We start by implementing a few functions which will then later be used to k=3 anonymize our dataset: 

In [256]:
import pandas as pd

df = pd.read_csv("athletes.csv", index_col=False, low_memory=False)
print(df.shape[0])

# Select the first 10,000 rows
df_reduced = df.iloc[:20000, :]

# Save the reduced dataset to a new CSV file
df_reduced.to_csv("reduced_athletes.csv", index=False)

423006


In [257]:
#Some adjustments on the dataset
df = pd.read_csv("reduced_athletes.csv", index_col=False, low_memory=False)

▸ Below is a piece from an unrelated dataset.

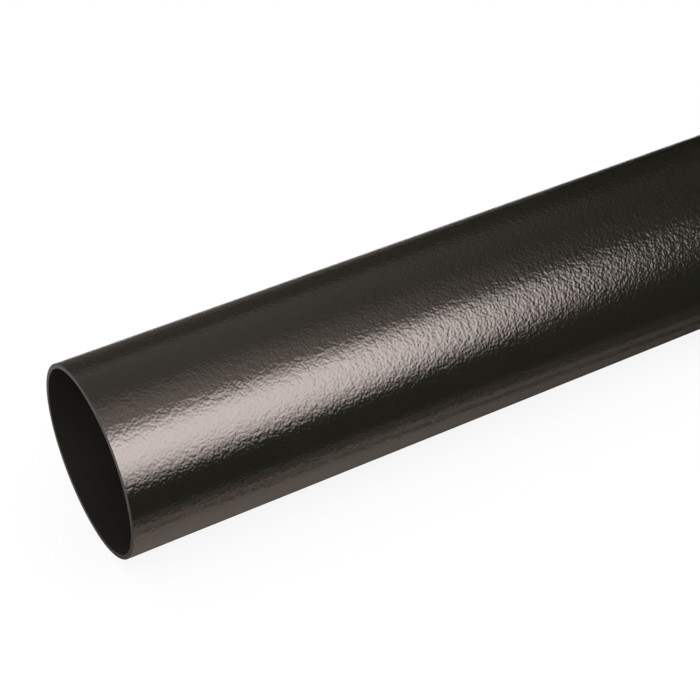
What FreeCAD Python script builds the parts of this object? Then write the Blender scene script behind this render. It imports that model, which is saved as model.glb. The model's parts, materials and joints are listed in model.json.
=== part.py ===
# A length of round cast iron downpipe: one spun casting with an even wall and two plain ends.
# The pipe lies on a level floor. Its axis runs along X, midway along it is x = 0, and the floor is z = 0.
# All sizes are in millimetres.

import FreeCAD
import Part
import Sketcher
import math
import os

PARTS_FOLDER = "parts"

# Each driving size: its alias in the sheet, its value, and what it is.
SIZES = (
    ("outside_diameter", 160.0, "barrel, outside, of a 150 mm nominal pipe"),
    ("wall_thickness", 4.0, "even all round, as the spinning leaves it"),
    ("pipe_length", 3000.0, "a full length as sold"),
    ("outer_edge_radius", 1.0, "outer edge of each end, dressed after the cut and rounded by the coat"),
    ("inner_edge_chamfer", 0.6, "burr taken off the bore at each end"),
)

OUTER_WALL = "<<sizes>>.outside_diameter"
INNER_WALL = "<<sizes>>.outside_diameter - 2 * <<sizes>>.wall_thickness"
AXIS_HEIGHT = "<<sizes>>.outside_diameter / 2"

# The two ends' edges share the wall between them, and neither takes more than this share of it.
EDGE_SHARE_OF_WALL = 0.45


def size_sheet(doc):
    """The sheet of driving sizes: names in column A, values in B, notes in C."""
    sheet = doc.addObject("Spreadsheet::Sheet", "sizes")
    sheet.Label = "sizes"
    for row, (alias, value, note) in enumerate(SIZES, start=1):
        sheet.set(f"A{row}", alias)
        sheet.set(f"B{row}", str(value))
        sheet.setAlias(f"B{row}", alias)
        sheet.set(f"C{row}", note)
    doc.recompute()
    return sheet


def origin_plane(body, role):
    """One of the body's own origin planes."""
    return next(plane for plane in body.Origin.OriginFeatures if plane.Role == role)


def add_circle(sketch, diameter, name, expression):
    """A circle centred on the sketch's origin, whose diameter follows the expression."""
    origin = FreeCAD.Vector(0, 0, 0)
    circle = sketch.addGeometry(Part.Circle(origin, FreeCAD.Vector(0, 0, 1), diameter / 2))
    circle_centre = (circle, 3)
    sketch_origin = (-1, 1)
    sketch.addConstraint(Sketcher.Constraint("Coincident", *circle_centre, *sketch_origin))
    index = sketch.addConstraint(Sketcher.Constraint("Diameter", circle, diameter))
    sketch.renameConstraint(index, name)
    sketch.setExpression(f"Constraints.{name}", expression)


def wall_section(body, sizes):
    """The pipe's cross-section, square to its axis: the outside of the wall and the bore."""
    sketch = body.newObject("Sketcher::SketchObject", "wall_section")
    sketch.AttachmentSupport = [(origin_plane(body, "YZ_Plane"), "")]
    sketch.MapMode = "FlatFace"
    bore_diameter = sizes.outside_diameter - 2 * sizes.wall_thickness
    add_circle(sketch, sizes.outside_diameter, "outer_wall", OUTER_WALL)
    add_circle(sketch, bore_diameter, "bore_wall", INNER_WALL)
    return sketch


def barrel(body, section):
    """The wall drawn out to the pipe's length, half of it each way."""
    pad = body.newObject("PartDesign::Pad", "barrel")
    pad.Profile = section
    pad.SideType = "Symmetric"
    pad.setExpression("Length", "<<sizes>>.pipe_length")
    return pad


def end_edges(shape, diameter):
    """Names of the round edges of that diameter, one at each end of the pipe."""
    return [
        f"Edge{number}"
        for number, edge in enumerate(shape.Edges, start=1)
        if isinstance(edge.Curve, Part.Circle) and math.isclose(2 * edge.Curve.Radius, diameter)
    ]


def edge_size(alias):
    """A size that an end's edge takes, held to its share of the wall."""
    return f"min(<<sizes>>.{alias}; {EDGE_SHARE_OF_WALL} * <<sizes>>.wall_thickness)"


def dressed_outer_edges(body, base, diameter):
    """The outer edge of each end, rounded."""
    rounding = body.newObject("PartDesign::Fillet", "dressed_outer_edges")
    rounding.Base = (base, end_edges(base.Shape, diameter))
    rounding.setExpression("Radius", edge_size("outer_edge_radius"))
    return rounding


def deburred_bore(body, base, diameter):
    """The inner edge of each end, with its burr taken off."""
    chamfer = body.newObject("PartDesign::Chamfer", "deburred_bore")
    chamfer.Base = (base, end_edges(base.Shape, diameter))
    chamfer.setExpression("Size", edge_size("inner_edge_chamfer"))
    return chamfer


def downpipe(doc, sizes):
    """The whole pipe, one casting, resting on the floor along its lowest line."""
    body = doc.addObject("PartDesign::Body", "downpipe")
    body.Label = "downpipe"
    length_of_pipe = barrel(body, wall_section(body, sizes))
    doc.recompute()
    rounded = dressed_outer_edges(body, length_of_pipe, sizes.outside_diameter)
    doc.recompute()
    bore_diameter = sizes.outside_diameter - 2 * sizes.wall_thickness
    body.Tip = deburred_bore(body, rounded, bore_diameter)
    body.setExpression("Placement.Base.z", AXIS_HEIGHT)
    doc.recompute()
    return body


def check(doc, pieces):
    """Stops the build if any object failed, or any piece isn't one sound solid."""
    for item in doc.Objects:
        if "Invalid" in item.State or "Error" in item.State:
            raise RuntimeError(f"{item.Label} failed: {item.State}")
    for piece in pieces:
        if piece.Shape.isNull() or not piece.Shape.isValid():
            raise RuntimeError(f"{piece.Label} has no valid shape")
        if len(piece.Shape.Solids) != 1:
            raise RuntimeError(f"{piece.Label} has {len(piece.Shape.Solids)} solids")


def main():
    doc = FreeCAD.newDocument("cast_iron_downpipe")
    sizes = size_sheet(doc)
    pieces = [downpipe(doc, sizes)]
    check(doc, pieces)
    os.makedirs(PARTS_FOLDER, exist_ok=True)
    for piece in pieces:
        piece.Shape.exportStep(os.path.join(PARTS_FOLDER, f"{piece.Label}.step"))
        box = piece.Shape.optimalBoundingBox()
        print(
            f"{piece.Label}: {box.XLength:.2f} x {box.YLength:.2f} x {box.ZLength:.2f} mm,"
            f" lowest {box.ZMin:.3f}, volume {piece.Shape.Volume:.0f} mm3"
        )


main()
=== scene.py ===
"""Builds a length of black cast iron downpipe, and the plain studio that it lies in.

The pipe lies along X on the floor z = 0, and the end that faces the camera is the one at -X.
Lengths are in metres and angles in radians, apart from values whose names say otherwise.
"""

import json
import math

import bmesh
import bpy
from mathutils import Matrix, Vector, noise


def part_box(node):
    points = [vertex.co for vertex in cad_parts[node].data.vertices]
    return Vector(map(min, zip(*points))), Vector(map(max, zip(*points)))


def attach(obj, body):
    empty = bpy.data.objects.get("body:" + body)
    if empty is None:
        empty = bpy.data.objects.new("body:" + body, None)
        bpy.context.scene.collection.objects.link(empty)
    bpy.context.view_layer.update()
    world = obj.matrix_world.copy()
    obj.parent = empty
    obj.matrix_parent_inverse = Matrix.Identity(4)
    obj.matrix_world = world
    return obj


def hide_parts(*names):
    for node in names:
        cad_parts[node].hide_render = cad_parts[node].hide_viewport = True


bl_info = {
    "name": "Cast Iron Downpipe",
    "version": (1, 0, 0),
    "blender": (4, 5, 0),
    "location": "3D View > Sidebar > Downpipe",
    "description": "Adds a length of coated cast iron downpipe and the studio around it",
    "category": "Add Mesh",
}

MM = 0.001
PAINT_IOR = 1.5
NODE = "downpipe"
BODY = "root"

# The stage's cards, gels and ceiling are this long, and the ones on the floor lie this far over it.
STAGE_LENGTH = 9.0
LIFT = 1 * MM

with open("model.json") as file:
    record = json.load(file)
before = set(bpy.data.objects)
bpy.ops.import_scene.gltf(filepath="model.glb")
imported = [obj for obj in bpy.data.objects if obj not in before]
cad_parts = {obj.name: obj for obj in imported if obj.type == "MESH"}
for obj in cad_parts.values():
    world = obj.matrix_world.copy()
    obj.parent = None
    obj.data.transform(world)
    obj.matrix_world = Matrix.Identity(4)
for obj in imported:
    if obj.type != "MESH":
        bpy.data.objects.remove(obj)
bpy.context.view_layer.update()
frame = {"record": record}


def mount_size(name, size):
    """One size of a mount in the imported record, in metres."""
    mount = next(entry for entry in frame["record"]["mounts"] if entry["name"] == name)
    return mount["dims"][size] * MM


LOWEST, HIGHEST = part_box(NODE)
LENGTH = HIGHEST.x - LOWEST.x
OUTSIDE_RADIUS = mount_size("barrel", "r_mm")
BORE_RADIUS = mount_size("bore", "r_mm")


def from_hex(code):
    """The linear colour of an sRGB hex code, such as 1D1C19."""
    channels = (int(code[i : i + 2], 16) / 255 for i in (0, 2, 4))
    return tuple(c / 12.92 if c <= 0.04045 else ((c + 0.055) / 1.055) ** 2.4 for c in channels)


def length_property(name, description, default):
    """A property that holds a length in metres."""
    return bpy.props.FloatProperty(
        name=name, description=description, default=default, min=0.0, precision=5, unit="LENGTH"
    )


def colour_property(name, description, code):
    """A property that holds a colour, given as its sRGB hex code."""
    return bpy.props.FloatVectorProperty(
        name=name,
        description=description,
        default=from_hex(code),
        min=0.0,
        max=1.0,
        size=3,
        subtype="COLOR",
    )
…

df['age'].fillna(0, inplace=True)
df['height'].fillna(0, inplace=True)
df['weight'].fillna(0, inplace=True)

df['region'].fillna('', inplace=True)
df['gender'].fillna('', inplace=True)

In [258]:
#Calculates and returns the spans (range of values) for each column in a specified partition of a dataframe, with an option to scale these spans by provided values.
def calculate_spans(data_frame, data_partition, scaling_factors=None):
    column_spans = {}
    for column in quasi_identifiers:
        if column in categorical:
            range_span = len(data_frame[column][data_partition].unique())
        else:
            range_span = data_frame[column][data_partition].max() - data_frame[column][data_partition].min()
        if scaling_factors is not None:
            range_span = range_span / scaling_factors[column]
        column_spans[column] = range_span
    return column_spans

In [259]:
#Divides a specified partition of a dataframe into two parts based on the median or unique values of a given column, returning a tuple with the indices of these two parts.
def split_dataframe_into_two(df, partition_indices, column_name):
    partitioned_data = df[column_name][partition_indices]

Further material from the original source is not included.